• SOURCE MATERIAL

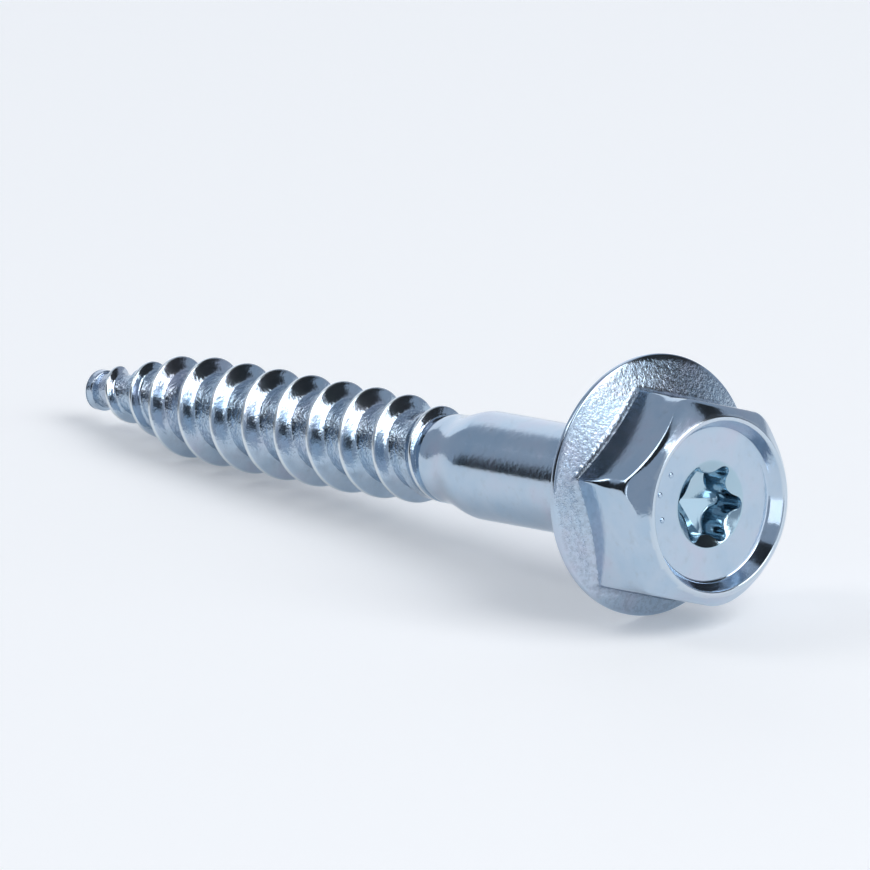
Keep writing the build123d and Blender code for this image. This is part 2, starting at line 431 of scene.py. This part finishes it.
def placed(points, mounts):
    # from the part's own frame in millimetres to the frame of the record in metres
    shank = mounts["shank"]
    up = -Vector(shank["axis"])
    side = Vector((-up.z, 0.0, up.x))
    back = up.cross(side)
    # the mount sits half way down the shank
    origin = Vector(shank["pos_m"]) + up * SHANK_END / 2 / PER_METRE
    basis = np.array([side, back, up])
    return np.array(points) @ basis / PER_METRE + np.array(origin), origin


def build_screw(mounts):
    skin = Skin()
    add_head(skin)
    add_pips(skin)
    add_turned(skin, shank_outline(), SHANK_STEPS, 0.0, (0.0, 0.0, 0.0))
    add_thread(skin)
    add_turned(skin, point_outline(), STUB_STEPS, law(THREAD_STOP, BOW_LAW), (0.4, 0.0, 0.0), close=True)
    skin.drop_unused()
    places, _ = placed(skin.points, mounts)
    mesh = bpy.data.meshes.new("screw")
    mesh.from_pydata([tuple(p) for p in places], [], skin.faces)
    for k, name in enumerate(("grain", "crest", "hollow")):
        layer = mesh.attributes.new(name, "FLOAT", "POINT")
        layer.data.foreach_set("value", np.array([m[k] for m in skin.marks], np.float32))
    mesh.update()
    for face in mesh.polygons:
        face.use_smooth = True
    mesh.set_sharp_from_angle(angle=math.radians(38))
    screw = bpy.data.objects.new("screw", mesh)
    bpy.context.scene.collection.objects.link(screw)
    return screw


def ramp(tree, source, *stops):
    made = tree.nodes.new("ShaderNodeValToRGB")
    bar = made.color_ramp.elements
    while len(bar) < len(stops):
        bar.new(0.5)
    for element, (position, colour) in zip(bar, stops):
        element.position = position
        element.color = (*colour, 1.0)
    tree.links.new(source, made.inputs["Fac"])
    return made.outputs["Color"]


def noise(tree, place, scale, detail=3.0, rough=0.5):
    made = tree.nodes.new("ShaderNodeTexNoise")
    made.inputs["Scale"].default_value = scale
    made.inputs["Detail"].default_value = detail
    made.inputs["Roughness"].default_value = rough
    tree.links.new(place, made.inputs["Vector"])
    return made.outputs["Fac"]


def mark(tree, name):
    made = tree.nodes.new("ShaderNodeAttribute")
    made.attribute_name = name
    return made.outputs["Fac"]


def sums(tree, kind, first, second, third=None):
    made = tree.nodes.new("ShaderNodeMath")
    made.operation = kind
    for slot, value in zip(made.inputs, (first, second, third)):
        if isinstance(value, (int, float)):
            slot.default_value = value
        elif value is not None:
            tree.links.new(value, slot)
    return made.outputs[0]


def blend(tree, share, first, second):
    made = tree.nodes.new("ShaderNodeMix")
    made.data_type = "RGBA"
    sockets = [k for k in made.inputs if k.type == "RGBA"]
    tree.links.new(share, made.inputs["Factor"])
    for slot, value in zip(sockets, (first, second)):
        if isinstance(value, tuple):
            slot.default_value = (*value, 1.0)
        else:
            tree.links.new(value, slot)
    return next(k for k in made.outputs if k.type == "RGBA")


def bump(tree, height, strength, distance, before=None):
    made = tree.nodes.new("ShaderNodeBump")
    made.inputs["Distance"].default_value = distance
    if isinstance(strength, (int, float)):
        made.inputs["Strength"].default_value = strength
    else:
        tree.links.new(strength, made.inputs["Strength"])
    tree.links.new(height, made.inputs["Height"])
    if before is not None:
        tree.links.new(before, made.inputs["Normal"])
    return made.outputs["Normal"]


def zinc():
    # bright zinc plate with a blue passivation: tint in clouds, faint stains, shot grain on the flange and
    # in the thread's root, a fine skin everywhere, crests and rim lightened by rubbed wear and a painted
    # highlight, a painted darker blue shade in the recess
    material = bpy.data.materials.new("zinc_plate")
    material.use_nodes = True
    tree = material.node_tree
    shader = tree.nodes["Principled BSDF"]
    shader.inputs["Metallic"].default_value = 1.0
    place = tree.nodes.new("ShaderNodeTexCoord").outputs["Object"]
    grain, crest, hollow = mark(tree, "grain"), mark(tree, "crest"), mark(tree, "hollow")

    clouds = noise(tree, place, CLOUDS, 4.0, 0.6)
    tint = ramp(tree, clouds, (0.3, ZINC_BLUE), (0.52, ZINC), (0.72, ZINC_LILAC))
    stain = noise(tree, place, STAINS, 5.0, 0.65)
    tint = blend(tree, sums(tree, "MULTIPLY", ramp(tree, stain, (0.56, (0, 0, 0)), (0.74, (1, 1, 1))), 0.35),
                 tint, ZINC_DULL)
    shot = noise(tree, place, SHOT, 3.0, 0.6)
    specks = ramp(tree, shot, (0.44, (1, 1, 1)), (0.54, (0, 0, 0)))
    tint = blend(tree, sums(tree, "MULTIPLY", sums(tree, "MULTIPLY", specks, grain), 0.22), tint, ZINC_SHOT)
    # crests and rim lightened: rubbed wear and a painted highlight
    tint = blend(tree, crest, tint, ZINC_WORN_AND_HIGHLIGHT)
    # the recess darkened and blued: painted shade and painted bounced light
    tint = blend(tree, sums(tree, "MULTIPLY", hollow, 0.6), tint, ZINC_RECESS_SHADE)
    tree.links.new(tint, shader.inputs["Base Color"])

    rough = sums(tree, "MULTIPLY_ADD", clouds, 0.16, 0.04)
    rough = sums(tree, "MULTIPLY_ADD", grain, 0.06, rough)
    rough = sums(tree, "MULTIPLY_ADD", crest, 0.12, rough)
    tree.links.new(rough, shader.inputs["Roughness"])

    waves = noise(tree, place, WAVES, 2.0)
    skin = noise(tree, place, SKIN, 4.0, 0.6)
    normal = bump(tree, waves, 0.15, 0.00002)
    normal = bump(tree, skin, 0.35, 0.00002, normal)
    normal = bump(tree, shot, sums(tree, "MULTIPLY_ADD", grain, 0.8, 0.03), 0.00008, normal)
    tree.links.new(normal, shader.inputs["Normal"])
    return material


def build_floor():
    mesh = bpy.data.meshes.new("floor")
    half = FLOOR_HALF
    mesh.from_pydata([(-half, -half, 0), (half, -half, 0), (half, half, 0), (-half, half, 0)], [],
                     [(0, 1, 2, 3)])
    floor = bpy.data.objects.new("floor", mesh)
    bpy.context.scene.collection.objects.link(floor)
    mesh.materials.append(pale_floor())


def pale_floor():
    # lifted a little towards white where the camera or the metal sees it
    material = plain("floor", FLOOR_GREY, 0.7)
    tree = material.node_tree
    shader = tree.nodes["Principled BSDF"]
    path = tree.nodes.new("ShaderNodeLightPath")
    seen = sums(tree, "MAXIMUM", path.outputs["Is Camera Ray"], path.outputs["Is Glossy Ray"])
    shader.inputs["Emission Color"].default_value = (1, 1, 1, 1)
    tree.links.new(sums(tree, "MULTIPLY", seen, FLOOR_LIFT), shader.inputs["Emission Strength"])
    return material


def build_world():
    # a dim room around the lamps
    world = bpy.data.worlds.new("studio")
    bpy.context.scene.world = world
    world.use_nodes = True
    background = world.node_tree.nodes["Background"]
    background.inputs["Color"].default_value = ROOM
    background.inputs["Strength"].default_value = 1.0


def toward(azimuth, elevation):
    # unit vector from the screw to a direction of the studio
    turn, lift = math.radians(azimuth), math.radians(elevation)
    return Vector((math.sin(turn) * math.cos(lift), -math.cos(turn) * math.cos(lift), math.sin(lift)))


def spread(angle, distance):
    return 2 * distance * math.tan(math.radians(angle / 2))


def build_lamp(name, azimuth, elevation, width, height, glow):
    way = toward(azimuth, elevation)
    data = bpy.data.lights.new(name, "AREA")
    data.shape = "RECTANGLE"
    data.size, data.size_y = spread(width, DISTANCE), spread(height, DISTANCE)
    data.energy = glow * math.pi * data.size * data.size_y
    lamp = bpy.data.objects.new(name, data)
    lamp.location = way * DISTANCE
    lamp.rotation_euler = (-way).to_track_quat("-Z", "Y").to_euler()
    bpy.context.scene.collection.objects.link(lamp)


def build_card(name, azimuth, elevation, width, height, material):
    # a dark card behind the lamps, seen by the metal but not by a camera that looks past it
    way, far = toward(azimuth, elevation), DISTANCE * CARD_BEHIND
    x, y = spread(width, far) / 2, spread(height, far) / 2
    mesh = bpy.data.meshes.new(name)
    mesh.from_pydata([(-x, -y, 0), (x, -y, 0), (x, y, 0), (-x, y, 0)], [], [(0, 1, 2, 3)])
    card = bpy.data.objects.new(name, mesh)
    card.location = way * far
    card.rotation_euler = (-way).to_track_quat("-Z", "Y").to_euler()
    mesh.materials.append(material)
    card.visible_camera = False
    bpy.context.scene.collection.objects.link(card)


def plain(name, grey, roughness):
    material = bpy.data.materials.new(name)
    material.use_nodes = True
    shader = material.node_tree.nodes["Principled BSDF"]
    shader.inputs["Base Color"].default_value = (grey, grey, grey, 1)
    shader.inputs["Roughness"].default_value = roughness
    return material


def build_camera(mounts):
    _, origin = placed([(0, 0, 0)], mounts)
    way = toward(VIEW_AZIMUTH, VIEW_ELEVATION)
    turn, roll = math.radians(VIEW_AZIMUTH), math.radians(VIEW_ROLL)
    level = Vector((math.cos(turn), math.sin(turn), 0.0))
    right = level * math.cos(roll) + way.cross(level) * math.sin(roll)
    above = way.cross(right)
    data = bpy.data.cameras.new("camera")
    data.sensor_width = 36.0
    data.lens = data.sensor_width * VIEW_DISTANCE / VIEW_WIDTH
    camera = bpy.data.objects.new("camera", data)
    at = origin + (way * VIEW_DISTANCE - right * FLANGE_RIGHT + above * FLANGE_DOWN) / PER_METRE
    camera.matrix_world = Matrix((right, above, way)).transposed().to_4x4()
    camera.location = at
    bpy.context.scene.collection.objects.link(camera)
    bpy.context.scene.camera = camera


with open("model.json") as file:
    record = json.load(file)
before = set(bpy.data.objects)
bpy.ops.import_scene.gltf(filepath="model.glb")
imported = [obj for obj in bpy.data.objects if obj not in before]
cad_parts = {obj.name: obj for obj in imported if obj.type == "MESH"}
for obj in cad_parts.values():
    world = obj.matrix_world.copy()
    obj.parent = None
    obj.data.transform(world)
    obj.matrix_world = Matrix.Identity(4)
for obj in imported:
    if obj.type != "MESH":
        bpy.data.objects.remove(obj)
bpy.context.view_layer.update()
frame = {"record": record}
mounts = {mount["name"]: mount for mount in frame["record"]["mounts"]}
screw = build_screw(mounts)
screw.data.materials.append(zinc())
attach(screw, "root")
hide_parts("lag_screw")
build_floor()
build_world()
for name, box in SOFT_BOXES.items():
    build_lamp(name, *box)
felt = plain("felt", CARD_GREY, 0.9)
for name, card in DARK_CARDS.items():
    build_card(name, *card, felt)
build_camera(mounts)

scene = bpy.context.scene
scene.view_settings.view_transform = "Standard"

• WORK TO COMPLETE
Everything from the line containing "obj.parent = None" to the end of the data above should be quoted exactly, please, both ends included, and nothing outside that span.

• RESPONSE TO THIS TASK
    obj.parent = None
    obj.data.transform(world)
    obj.matrix_world = Matrix.Identity(4)
for obj in imported:
    if obj.type != "MESH":
        bpy.data.objects.remove(obj)
bpy.context.view_layer.update()
frame = {"record": record}
mounts = {mount["name"]: mount for mount in frame["record"]["mounts"]}
screw = build_screw(mounts)
screw.data.materials.append(zinc())
attach(screw, "root")
hide_parts("lag_screw")
build_floor()
build_world()
for name, box in SOFT_BOXES.items():
    build_lamp(name, *box)
felt = plain("felt", CARD_GREY, 0.9)
for name, card in DARK_CARDS.items():
    build_card(name, *card, felt)
build_camera(mounts)

scene = bpy.context.scene
scene.view_settings.view_transform = "Standard"